▶ [EXERCISE] Copy out the listing exactly.

▶ [DATA LINES]
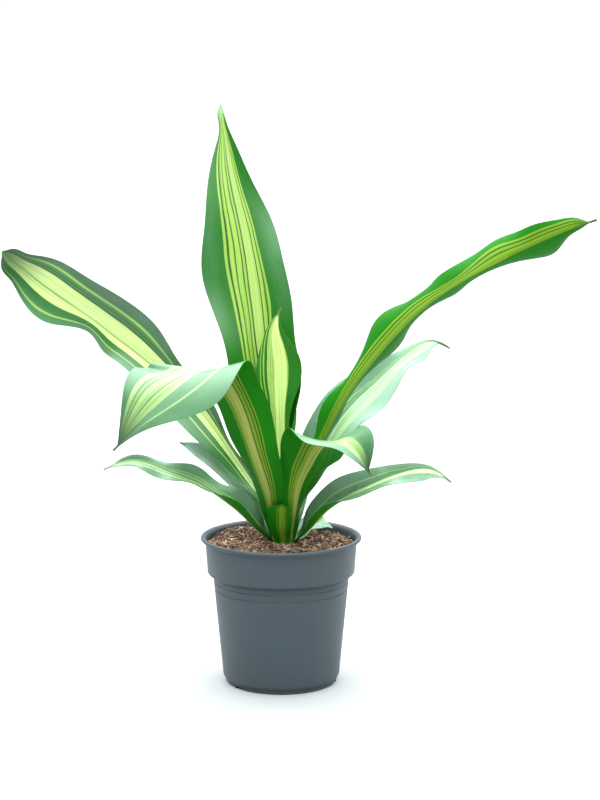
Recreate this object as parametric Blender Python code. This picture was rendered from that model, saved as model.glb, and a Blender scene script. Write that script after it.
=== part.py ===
"""Potted dracaena: a striped, strap-leaved plant in a round plastic nursery pot.

World axes: the pot stands on z = 0 round the Z axis, +X is the viewer's right and -Y faces the viewer.
Sizes are in millimetres and are turned into metres where a mesh gets its points.
"""
import math

import bmesh
import bpy
import numpy as np

MM = 0.001

# Driving sizes of the pot
POT_HEIGHT = 157.0
RIM_RADIUS = 85.0
COLLAR_RADIUS = 80.2
COLLAR_HEIGHT = 38.0
WALL_TOP_RADIUS = 72.2
WALL_FOOT_RADIUS = 62.0
FOOT_RADIUS = 58.8
FOOT_HEIGHT = 3.5
WALL_THICKNESS = 1.5
FLOOR_THICKNESS = 2.0
POT_SIDES = 48
BOSS_RADIUS = 9.0
GROOVE_DEPTH = 0.6
GROOVES_BELOW_RIM = (48.0, 56.0)

# Cuts in the pot's foot and floor
NOTCH_COUNT = 3
NOTCH_WIDTH = 12.0
NOTCH_HEIGHT = 2.6
FIRST_NOTCH_ANGLE = -137.0
DRAIN_COUNT = 6
DRAIN_RADIUS = 5.0
DRAIN_RING_RADIUS = 38.0

# Gap between touching pieces
GAP = 0.3

# Stem, its axis and the layers in which the leaf bases stand round it
STEM_X = 2.0
STEM_Y = -5.0
STEM_FOOT = 84.0
STEM_FOOT_RADIUS = 10.0
STEM_NODE_HEIGHT = 146.0
STEM_NODE_RADIUS = 14.0
STEM_TIP_HEIGHT = 188.0
STEM_TIP_RADIUS = 3.4
STEM_SIDES = 24
LAYER_RADII = (5.2, 7.6, 10.0, 12.4, 14.8)

# Soil
SOIL_EDGE_HEIGHT = 146.5
SOIL_CROWN = 4.5
SOIL_HOLE_RADIUS = 18.5
SOIL_HOLE_FLOOR = 144.5
SOIL_SIDES = 48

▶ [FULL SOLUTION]
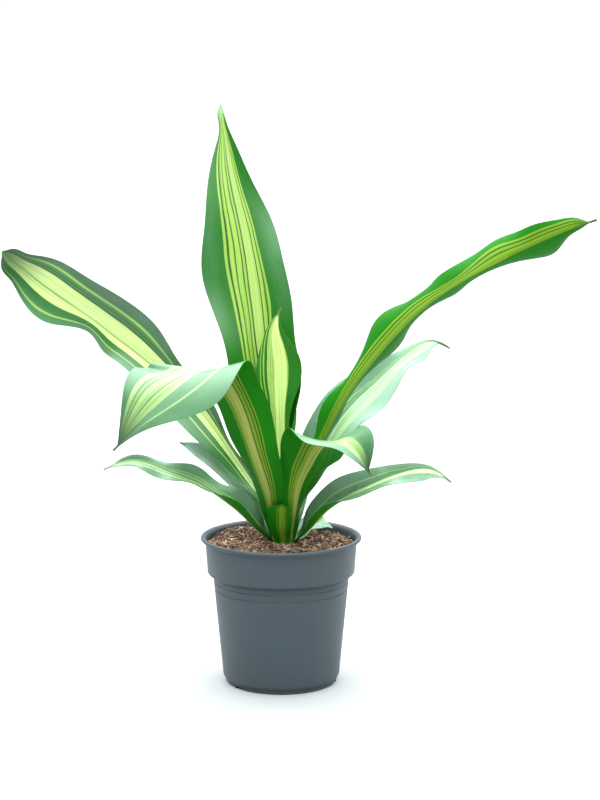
Recreate this object as parametric Blender Python code. This picture was rendered from that model, saved as model.glb, and a Blender scene script. Write that script after it.
=== part.py ===
"""Potted dracaena: a striped, strap-leaved plant in a round plastic nursery pot.

World axes: the pot stands on z = 0 round the Z axis, +X is the viewer's right and -Y faces the viewer.
Sizes are in millimetres and are turned into metres where a mesh gets its points.
"""
import math

import bmesh
import bpy
import numpy as np

MM = 0.001

# Driving sizes of the pot
POT_HEIGHT = 157.0
RIM_RADIUS = 85.0
COLLAR_RADIUS = 80.2
COLLAR_HEIGHT = 38.0
WALL_TOP_RADIUS = 72.2
WALL_FOOT_RADIUS = 62.0
FOOT_RADIUS = 58.8
FOOT_HEIGHT = 3.5
WALL_THICKNESS = 1.5
FLOOR_THICKNESS = 2.0
POT_SIDES = 48
BOSS_RADIUS = 9.0
GROOVE_DEPTH = 0.6
GROOVES_BELOW_RIM = (48.0, 56.0)

# Cuts in the pot's foot and floor
NOTCH_COUNT = 3
NOTCH_WIDTH = 12.0
NOTCH_HEIGHT = 2.6
FIRST_NOTCH_ANGLE = -137.0
DRAIN_COUNT = 6
DRAIN_RADIUS = 5.0
DRAIN_RING_RADIUS = 38.0

# Gap between touching pieces
GAP = 0.3

# Stem, its axis and the layers in which the leaf bases stand round it
STEM_X = 2.0
STEM_Y = -5.0
STEM_FOOT = 84.0
STEM_FOOT_RADIUS = 10.0
STEM_NODE_HEIGHT = 146.0
STEM_NODE_RADIUS = 14.0
STEM_TIP_HEIGHT = 188.0
STEM_TIP_RADIUS = 3.4
STEM_SIDES = 24
LAYER_RADII = (5.2, 7.6, 10.0, 12.4, 14.8)

# Soil
SOIL_EDGE_HEIGHT = 146.5
SOIL_CROWN = 4.5
SOIL_HOLE_RADIUS = 18.5
SOIL_HOLE_FLOOR = 144.5
SOIL_SIDES = 48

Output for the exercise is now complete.